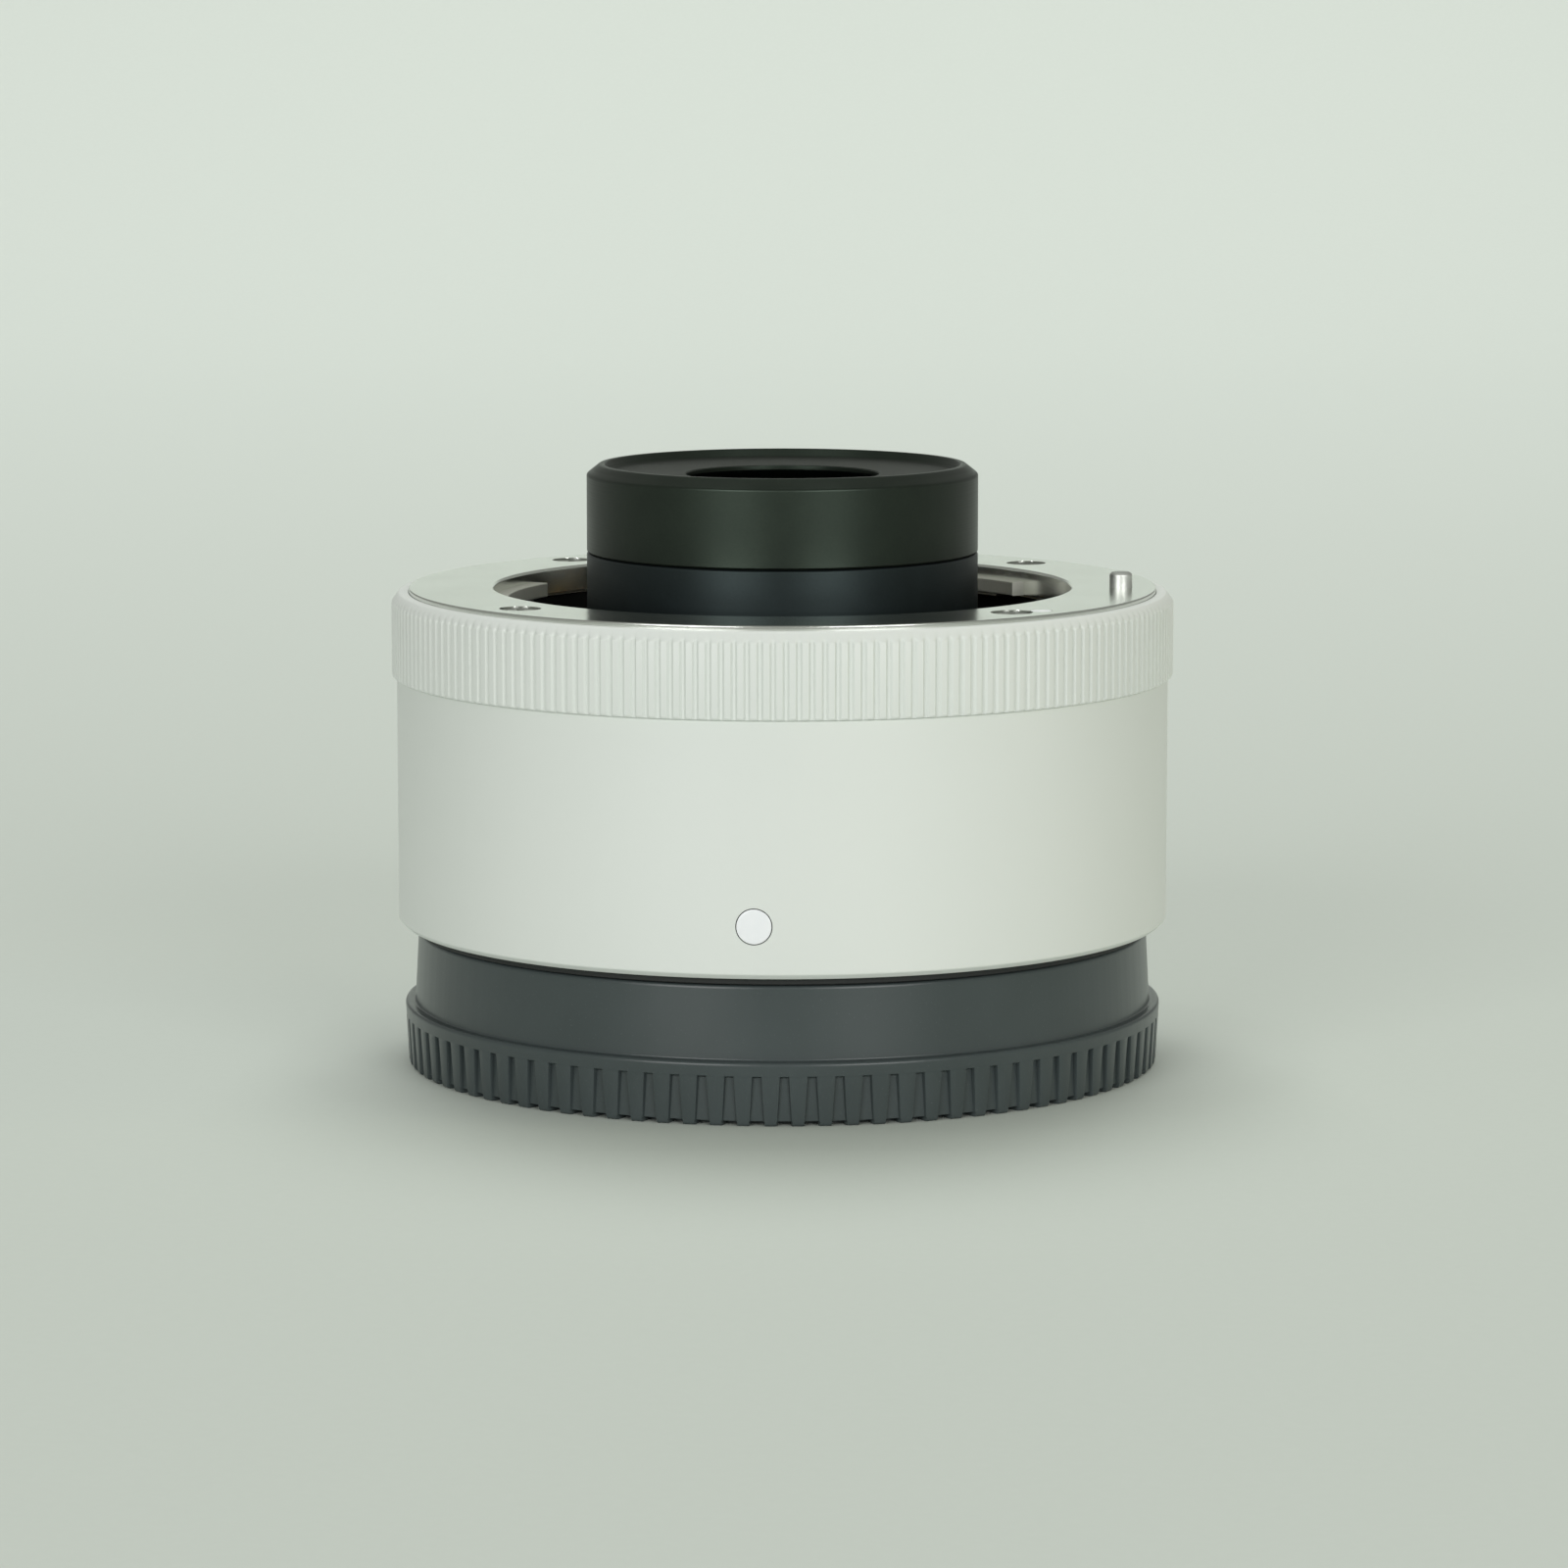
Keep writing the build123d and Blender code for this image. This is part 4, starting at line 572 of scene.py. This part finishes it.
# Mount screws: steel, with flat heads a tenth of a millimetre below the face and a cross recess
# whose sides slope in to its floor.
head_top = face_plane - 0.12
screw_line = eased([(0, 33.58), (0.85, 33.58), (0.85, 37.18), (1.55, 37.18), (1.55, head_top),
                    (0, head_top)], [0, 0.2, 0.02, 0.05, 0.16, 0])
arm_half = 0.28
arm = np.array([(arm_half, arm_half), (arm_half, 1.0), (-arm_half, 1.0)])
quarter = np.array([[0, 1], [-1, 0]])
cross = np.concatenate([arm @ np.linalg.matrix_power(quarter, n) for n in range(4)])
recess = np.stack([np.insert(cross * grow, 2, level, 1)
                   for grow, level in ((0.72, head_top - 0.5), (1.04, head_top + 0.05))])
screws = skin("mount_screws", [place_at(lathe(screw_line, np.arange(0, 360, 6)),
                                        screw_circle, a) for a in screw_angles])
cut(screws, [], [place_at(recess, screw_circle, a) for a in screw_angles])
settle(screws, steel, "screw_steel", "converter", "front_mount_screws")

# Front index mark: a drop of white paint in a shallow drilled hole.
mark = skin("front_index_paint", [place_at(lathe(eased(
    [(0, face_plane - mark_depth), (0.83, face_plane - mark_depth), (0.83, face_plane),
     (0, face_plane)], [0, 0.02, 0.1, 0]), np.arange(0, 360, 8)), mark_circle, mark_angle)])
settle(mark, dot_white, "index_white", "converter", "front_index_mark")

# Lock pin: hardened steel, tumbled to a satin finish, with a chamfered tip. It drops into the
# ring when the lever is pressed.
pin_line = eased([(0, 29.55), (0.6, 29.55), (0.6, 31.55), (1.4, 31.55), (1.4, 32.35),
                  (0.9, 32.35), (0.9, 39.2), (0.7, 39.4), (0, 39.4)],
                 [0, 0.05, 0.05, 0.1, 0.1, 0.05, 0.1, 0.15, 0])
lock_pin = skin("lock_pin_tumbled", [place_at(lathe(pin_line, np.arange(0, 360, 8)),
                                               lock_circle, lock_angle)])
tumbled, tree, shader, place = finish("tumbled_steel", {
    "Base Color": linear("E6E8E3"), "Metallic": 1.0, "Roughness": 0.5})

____

> _Problem statement_: Reproduce every line of the data verbatim.

> _Exercise response_:
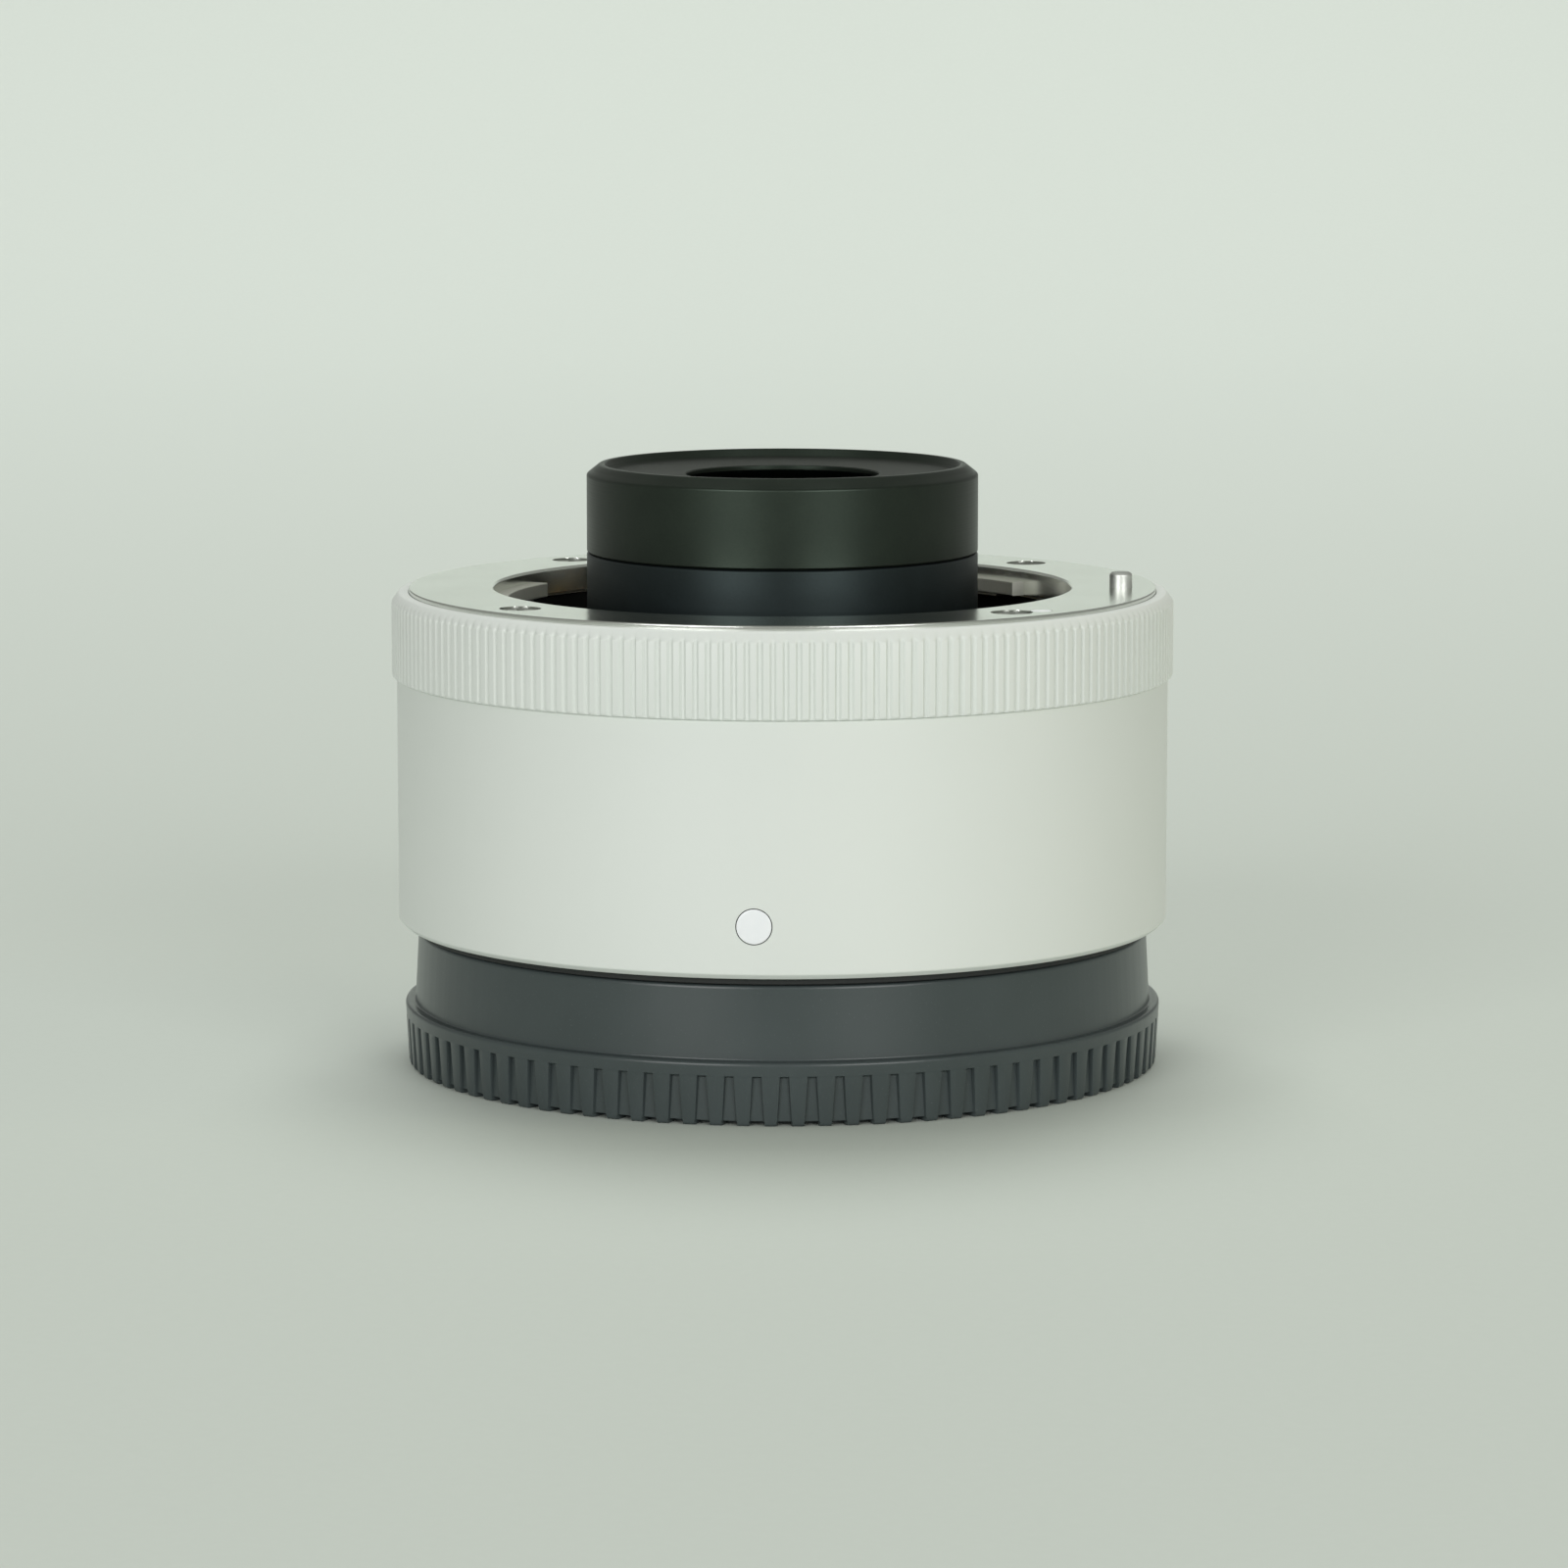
Keep writing the build123d and Blender code for this image. This is part 4, starting at line 572 of scene.py. This part finishes it.
# Mount screws: steel, with flat heads a tenth of a millimetre below the face and a cross recess
# whose sides slope in to its floor.
head_top = face_plane - 0.12
screw_line = eased([(0, 33.58), (0.85, 33.58), (0.85, 37.18), (1.55, 37.18), (1.55, head_top),
                    (0, head_top)], [0, 0.2, 0.02, 0.05, 0.16, 0])
arm_half = 0.28
arm = np.array([(arm_half, arm_half), (arm_half, 1.0), (-arm_half, 1.0)])
quarter = np.array([[0, 1], [-1, 0]])
cross = np.concatenate([arm @ np.linalg.matrix_power(quarter, n) for n in range(4)])
recess = np.stack([np.insert(cross * grow, 2, level, 1)
                   for grow, level in ((0.72, head_top - 0.5), (1.04, head_top + 0.05))])
screws = skin("mount_screws", [place_at(lathe(screw_line, np.arange(0, 360, 6)),
                                        screw_circle, a) for a in screw_angles])
cut(screws, [], [place_at(recess, screw_circle, a) for a in screw_angles])
settle(screws, steel, "screw_steel", "converter", "front_mount_screws")

# Front index mark: a drop of white paint in a shallow drilled hole.
mark = skin("front_index_paint", [place_at(lathe(eased(
    [(0, face_plane - mark_depth), (0.83, face_plane - mark_depth), (0.83, face_plane),
     (0, face_plane)], [0, 0.02, 0.1, 0]), np.arange(0, 360, 8)), mark_circle, mark_angle)])
settle(mark, dot_white, "index_white", "converter", "front_index_mark")

# Lock pin: hardened steel, tumbled to a satin finish, with a chamfered tip. It drops into the
# ring when the lever is pressed.
pin_line = eased([(0, 29.55), (0.6, 29.55), (0.6, 31.55), (1.4, 31.55), (1.4, 32.35),
                  (0.9, 32.35), (0.9, 39.2), (0.7, 39.4), (0, 39.4)],
                 [0, 0.05, 0.05, 0.1, 0.1, 0.05, 0.1, 0.15, 0])
lock_pin = skin("lock_pin_tumbled", [place_at(lathe(pin_line, np.arange(0, 360, 8)),
                                               lock_circle, lock_angle)])
tumbled, tree, shader, place = finish("tumbled_steel", {
    "Base Color": linear("E6E8E3"), "Metallic": 1.0, "Roughness": 0.5})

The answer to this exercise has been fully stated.